EXERCISE OBJECTIVE ▸ Narrow the data below down to the lines containing "with".

Modeling code records
====================
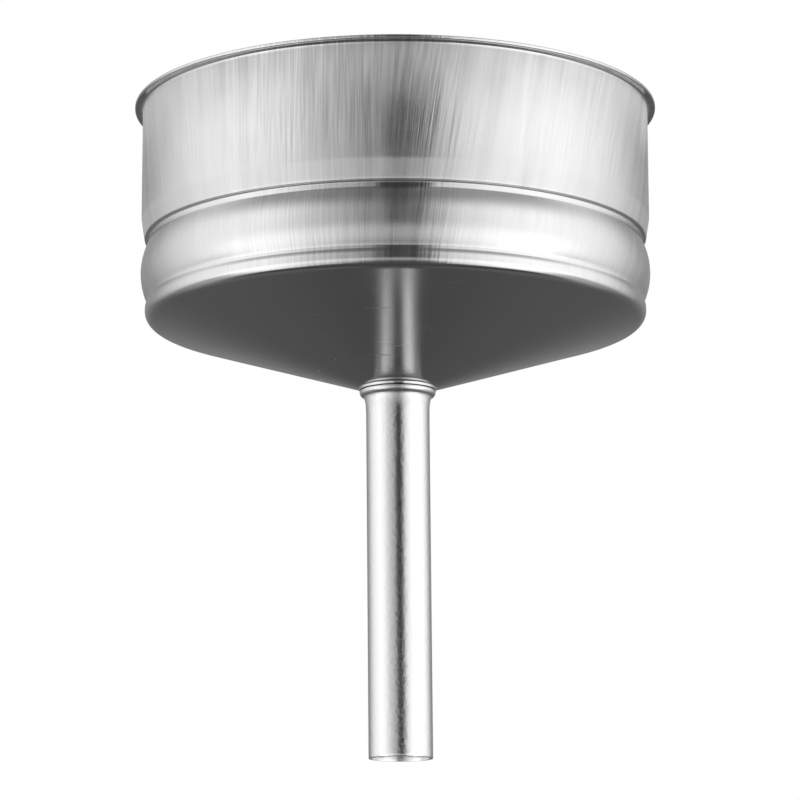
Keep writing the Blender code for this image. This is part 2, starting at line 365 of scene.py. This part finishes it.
# Cold-drawn 18/8 stainless: neutral grey metal with a satin face.  Upright draw lines, 0.15 to
# 2 mm apart, spread every reflection sideways and break it into streaks; the lines are rougher
# near the flange, where the sheet slid furthest over the die.
steel, tree, shader = bare("cold_drawn_stainless")
shader.inputs["Metallic"].default_value = 1.0
shader.inputs["Anisotropic"].default_value = 0.6
grain_mark = add(tree, "Attribute", attribute_name="grain")
satin_mark = add(tree, "Attribute", attribute_name="satin")
streak_mark = add(tree, "Attribute", attribute_name="streaky")
stretched = add(tree, "Mapping", {"Vector": grain_mark.outputs["Vector"]},
                {"Scale": (1.0, 1.0, 0.03)})
lines = add(tree, "TexNoise", {"Vector": stretched.outputs["Vector"]},
            {"Scale": 0.5, "Detail": 4.0, "Roughness": 0.68})
hairs = add(tree, "TexNoise", {"Vector": stretched.outputs["Vector"]},
            {"Scale": 4.5, "Detail": 1.0, "Roughness": 0.5})
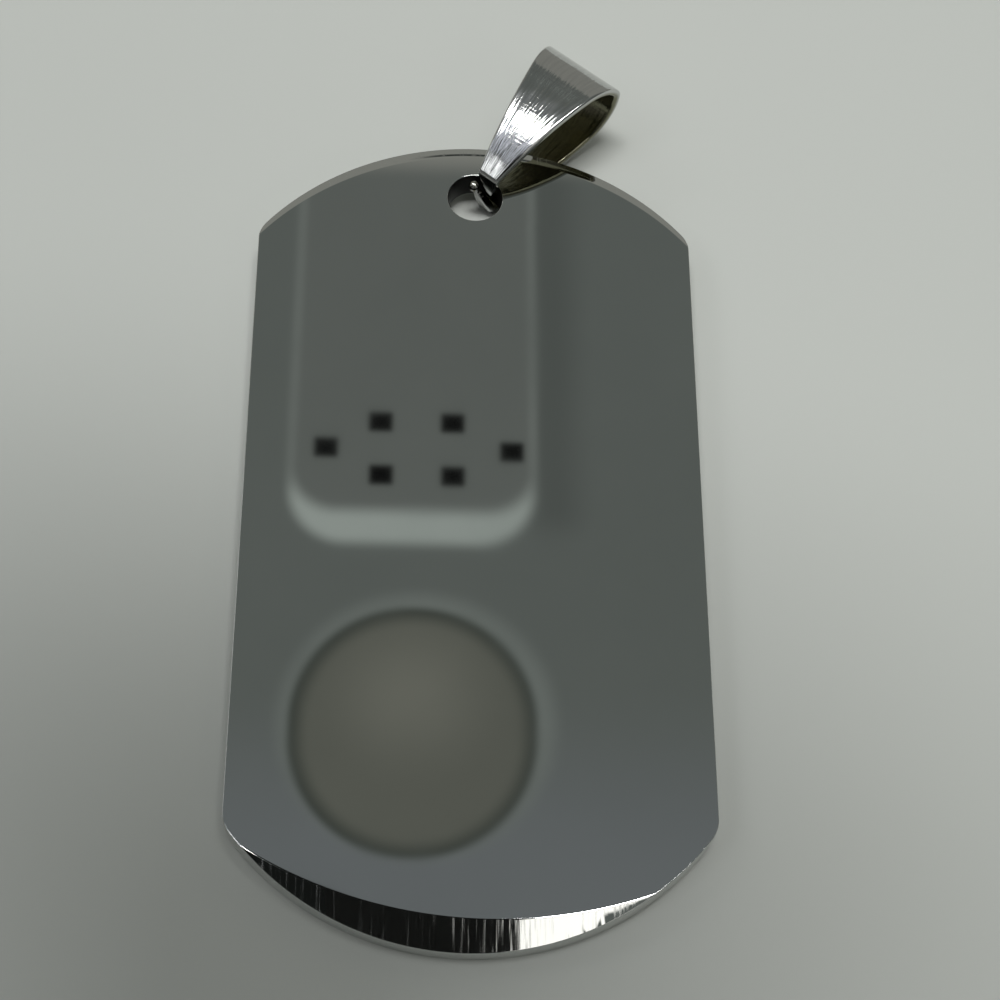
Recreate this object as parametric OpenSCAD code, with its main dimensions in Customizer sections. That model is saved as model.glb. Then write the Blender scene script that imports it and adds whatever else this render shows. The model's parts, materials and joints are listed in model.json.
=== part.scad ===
// Dog tag: a flat plate with round ends, and a folded strip that hangs in its hole by two claws.
// It lies face up. The plate leans a little on the back leg of the folded strip.

/* [Plate] */
// Width across the two straight sides
tag_width = 28; // [24:0.5:32]
// Length from end to end
tag_length = 54; // [46:0.5:64]
// Thickness of the plate
tag_thick = 2; // [1.4:0.1:3]
// Radius of the round ends
end_radius = 17.4; // [16.6:0.1:22]
// Radius that softens the four corners
corner_radius = 2; // [0.5:0.1:3]

/* [Bevels] */
// Slope of the ground bevels, in degrees below the front face
bevel_slope = 17; // [10:1:22]
// Width of the upper bevel on the centre line
top_bevel_width = 0.85; // [0.4:0.05:1.6]
// Radius of the upper bevel's inner edge
top_bevel_radius = 18; // [17:0.1:22]
// Width of the lower bevel on the centre line
low_bevel_width = 1.8; // [0.8:0.05:2.2]
// Radius of the lower bevel's inner edge
low_bevel_radius = 27; // [24:0.5:34]
// Sideways offset of the lower bevel's centre, ground a little askew
low_bevel_shift = 1.2; // [0:0.1:2]

/* [Hole] */
// Diameter of the hole
hole_diameter = 3.6; // [3.5:0.1:4.4]
// Metal left between the hole and the end of the plate
hole_margin = 2.35; // [1.6:0.05:3]

/* [Bail] */
// Length from the centre of the hole to the outside of the fold
bail_length = 12.25; // [11:0.05:16]
// Thickness of the strip
strip_thick = 0.55; // [0.4:0.05:0.6]
// Outside diameter of the fold
fold_diameter = 5.55; // [4.8:0.05:7]
// Width of the strip at the end of the fold
fold_width = 5.9; // [4:0.1:8]
// Width of the strip at the front tip
tip_width = 1.45; // [1:0.05:1.5]
// Distance from the centre of the hole to the front tip
front_setback = 1.5; // [1.3:0.05:1.5]
// Distance from the centre of the hole to the back tip
back_setback = 0.75; // [0.6:0.05:0.8]
// Radius of the bowed legs
leg_radius = 16; // [13:0.5:24]
// Clearance between the plate and the tips
tip_clearance = 0.35; // [0.3:0.05:0.6]

/* [Claws] */
// Lean of the pointed front claw towards the centre of the hole, in degrees
point_lean = 25; // [20:1:32]
// Length of the pointed front claw
point_length = 1.35; // [1:0.05:1.6]
// Diameter of its round point
point_diameter = 0.3; // [0.2:0.02:0.4]
// Sideways offset of its point, to the right
point_offset = 0.45; // [0.3:0.05:0.5]
// Length of the back claw, up to the end of its ball
ball_length = 2.3; // [1.8:0.05:2.5]
// Diameter of the ball
ball_diameter = 0.74; // [0.4:0.02:0.8]
// Width of the back claw behind its ball
neck_width = 0.4; // [0.3:0.02:0.5]
// Sideways offset of the ball, to the left
ball_offset = 0.74; // [0.6:0.02:0.8]

/* [Rest position] */
// Swing of the bail to the right of the centre line, in degrees
bail_swing = 38.3; // [0:0.1:48]
// Rise of the bail above the plane of the plate, in degrees
bail_pitch = 12.9; // [12:0.1:14]
// Drop of the bail's middle below the middle of the plate
bail_drop = 0.18; // [0.14:0.02:0.24]

/* [Hidden] */
$fn = 96;
past = 1;
wide = 100;

// Plate, seen from above, with its centre at the origin and its back at zero height
end_centre = tag_length / 2 - end_radius;
side_x = tag_width / 2 - corner_radius;
corner_y = end_centre + sqrt((end_radius - corner_radius) ^ 2 - side_x ^ 2);
corner_angle = atan2(corner_y - end_centre, side_x);
hole_y = tag_length / 2 - hole_margin - hole_diameter / 2;
top_bevel_y = tag_length / 2 - top_bevel_width - top_bevel_radius;
low_bevel_y = low_bevel_width - tag_length / 2 + sqrt(low_bevel_radius ^ 2 - low_bevel_shift ^ 2);

// Bail, seen from its side: x along it from the centre of the hole, y across the loop
fold_radius = fold_diameter / 2;
fold_x = bail_length - fold_radius;
front_tip = [front_setback, tag_thick / 2 + tip_clearance + strip_thick];
leg_centre = leg_circle_centre([fold_x, 0], leg_radius - fold_radius, front_tip, leg_radius);
leg_inside = leg_radius - strip_thick;
taper = (fold_width - tip_width) / 2 / (bail_length - front_setback);
bail_middle = tag_thick / 2 - bail_drop;

// The plate stands on its lower end and leans back until the bail too meets the ground
lift = max(
    lift_over([leg_centre.x, -leg_centre.y], leg_radius),
    lift_over([fold_x, 0], fold_radius)
);

// The origin lies under the middle of the whole tag
fold_end_y = hole_y + cos(bail_swing) * cos(bail_pitch) * fold_x + sin(bail_swing) * half_width(fold_x)
    + fold_radius * norm([
        cos(bail_swing) * cos(bail_pitch) + taper * sin(bail_swing),
        cos(bail_swing) * sin(bail_pitch)
    ]);
origin_y = (max(fold_end_y, tag_length / 2) - tag_length / 2) / 2;

// Centre of the circle round the outside of a leg, which passes through the tip and touches the fold
function leg_circle_centre(fold, fold_gap, tip, radius) =
    let (
        span = tip - fold,
        far = norm(span),
        along = (far ^ 2 + fold_gap ^ 2 - radius ^ 2) / (2 * far),
        side = sqrt(fold_gap ^ 2 - along ^ 2)
    )
    fold + along * span / far + side * [-span.y, span.x] / far;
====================
SOLVED PROBLEM ▸
# Cold-drawn 18/8 stainless: neutral grey metal with a satin face.  Upright draw lines, 0.15 to
Recreate this object as parametric OpenSCAD code, with its main dimensions in Customizer sections. That model is saved as model.glb. Then write the Blender scene script that imports it and adds whatever else this render shows. The model's parts, materials and joints are listed in model.json.
// Dog tag: a flat plate with round ends, and a folded strip that hangs in its hole by two claws.
// Plate, seen from above, with its centre at the origin and its back at zero height